Several media accounts recently suggest that warehouse clubs like Sam’s and Costco and BJ’s may be choking on each other, as the presence of such stores approaches market saturation. According to Chain Store Age, warehouse chains sales grew at an average annual rate of 10.5% over the past five years, but the Clubs are expected to cool off to 7.6% a year through 2006, based on a study released by Retail Forward. Roughly 66 new Club stores will go up this year (2002), which would bring the total Club count up to around 960 units nationwide.
Retail Forward projects the Clubs will hit 1,150 stores by 2006. Like Wal-Mart and Home Depot, the Clubs are expected to increase their attention on international markets. A Reuters Business Report in September indicated that the U.S. market can only support around 1,200 clubs, which gives the industry maybe three more years to grow. Some clubs are already having problems. Wal-Mart’s Sam’s Club, for example, showed only 3% operating profit in the May, June, July period — a level that Wal-Mart reportedly said was “unacceptable.” In August, the CEO of Sam’s Club retired. BJ’s also reported weak profits, changed its CEO, and said it would limit its store openings to existing markets for the next three years. BJ’s currently has 139 stores, Sam’s Club has 517 stores, and Costco has 290 U.S. stores. If 1,200 is the saturation point, these three leaders have only 254 more stores left to battle over, and are roughly at 80% of the saturation level. A study by the Food Marketing Institute says that warehouse shoppers are people who used to go to traditional supermarkets, so the opening of new Clubs can hardly be described as a form of economic development.
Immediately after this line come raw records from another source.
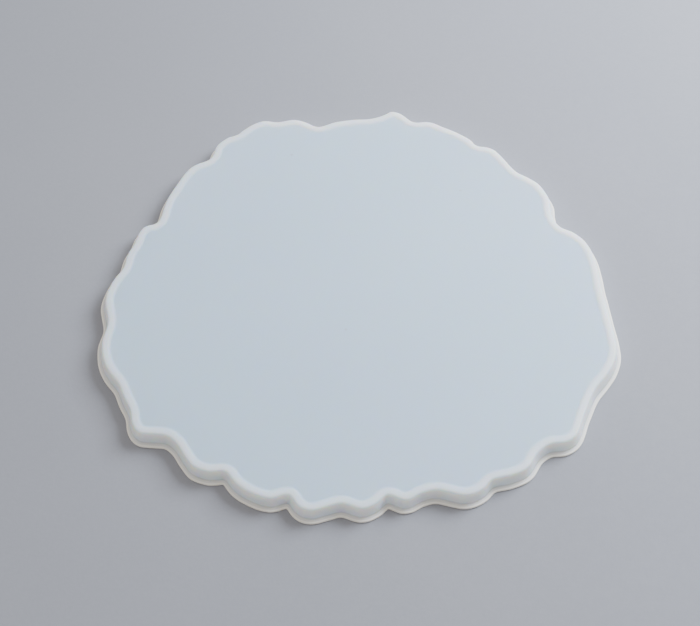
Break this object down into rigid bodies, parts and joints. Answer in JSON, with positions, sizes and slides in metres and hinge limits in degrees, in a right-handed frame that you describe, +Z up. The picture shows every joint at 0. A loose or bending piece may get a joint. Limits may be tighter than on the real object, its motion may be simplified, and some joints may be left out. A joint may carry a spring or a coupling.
{
  "type": "resin casting mould",
  "caption": "Tray mould in soft translucent silicone, lying face down: agate-slice outline, thin flat floor on top, and a wall with a flat lip round its rim, over a shallow cavity for resin.",
  "frame": {"origin": "middle of the footprint's bounding box, in the plane of the rim, which rests on the table", "axes": "+Z up, out of the floor's outer face and away from the cavity's mouth; +X along the slightly longer width; +Y towards the back"},
  "size_m": [0.2998, 0.2906, 0.01],
  "materials": {
    "silicone": "translucent white silicone, satin, slightly blue where it is thin"
  },
  "bodies": {
    "root": {"mould_body": "silicone"}
  },
  "joints": []
}
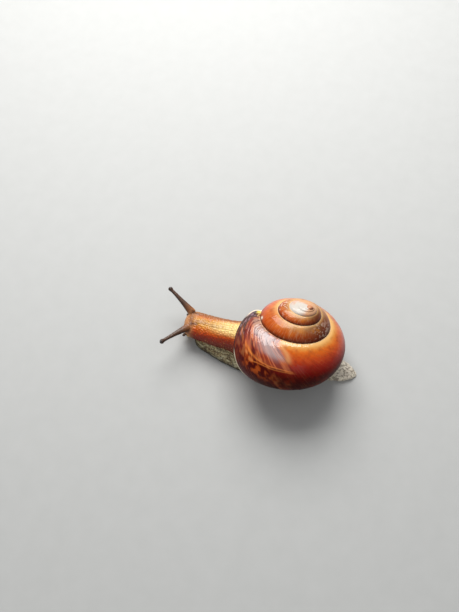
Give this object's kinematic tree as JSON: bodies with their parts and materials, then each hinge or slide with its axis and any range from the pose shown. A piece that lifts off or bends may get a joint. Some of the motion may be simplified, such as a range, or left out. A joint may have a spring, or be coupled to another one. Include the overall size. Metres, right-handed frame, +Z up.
{
  "type": "land snail",
  "caption": "Life-size crawling land snail with a glossy brown coiled shell, a long flat-soled foot, and its eye-tipped feelers stretched out.",
  "frame": {"origin": "middle of the snail's box in plan, on the ground under its sole", "axes": "+Z up, -Y the way the snail faces, +X its left side"},
  "size_m": [0.0228, 0.0462, 0.017],
  "materials": {
    "shell_horn": "glossy orange-brown to dark maroon shell with darker patches and fine growth lines",
    "flesh": "moist, warty cream to orange-brown skin of head, neck and trunk",
    "foot_skin": "moist, finely grained pale grey-beige skin of the foot and tail",
    "feeler_skin": "moist dark grey-brown skin of the feelers",
    "eye": "glossy black"
  },
  "bodies": {
    "root": {"eye_left": "eye", "eye_right": "eye", "foot_front": "foot_skin", "foot_middle": "foot_skin", "head": "flesh", "lips": "flesh", "lower_feeler_left": "feeler_skin", "lower_feeler_right": "feeler_skin", "mantle_collar": "flesh", "neck": "flesh", "shell": "shell_horn", "tail": "foot_skin", "trunk": "flesh", "upper_feeler_left_base": "feeler_skin", "upper_feeler_left_bulb": "feeler_skin", "upper_feeler_left_shaft": "feeler_skin", "upper_feeler_right_base": "feeler_skin", "upper_feeler_right_bulb": "feeler_skin", "upper_feeler_right_shaft": "feeler_skin"}
  },
  "joints": []
}
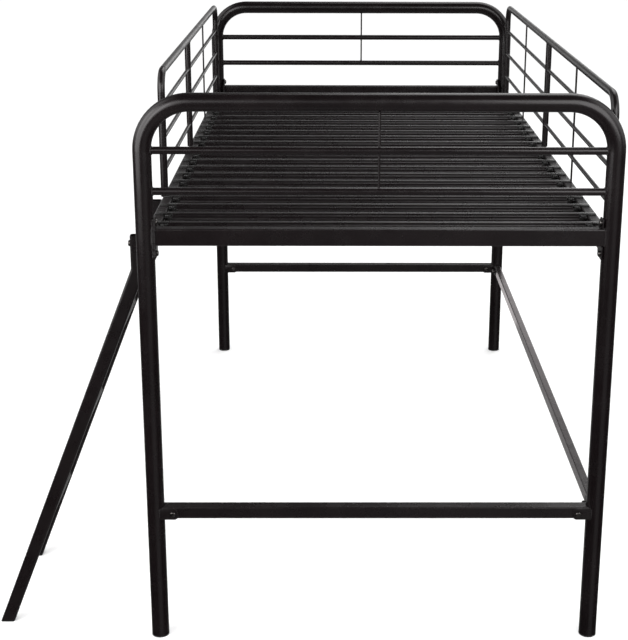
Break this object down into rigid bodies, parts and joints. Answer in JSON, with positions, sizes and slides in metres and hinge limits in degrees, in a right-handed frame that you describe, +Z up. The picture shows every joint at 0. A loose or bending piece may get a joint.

The fact that warehouse Clubs are nearing the saturation point is good news for anti-sprawl activists. We will have fewer of these stores to beat up on. To help matters, if consumers reduced their expenditures at these Clubs, it would encourage them to scale back their expansion plans, as BJ’s seems to have done in response to weakened sales. Intense competition may find the Clubs clubbing each other. Let’s hope the growth rate at Sam’s remains “unacceptable,” which will be very acceptable news to the rest of us.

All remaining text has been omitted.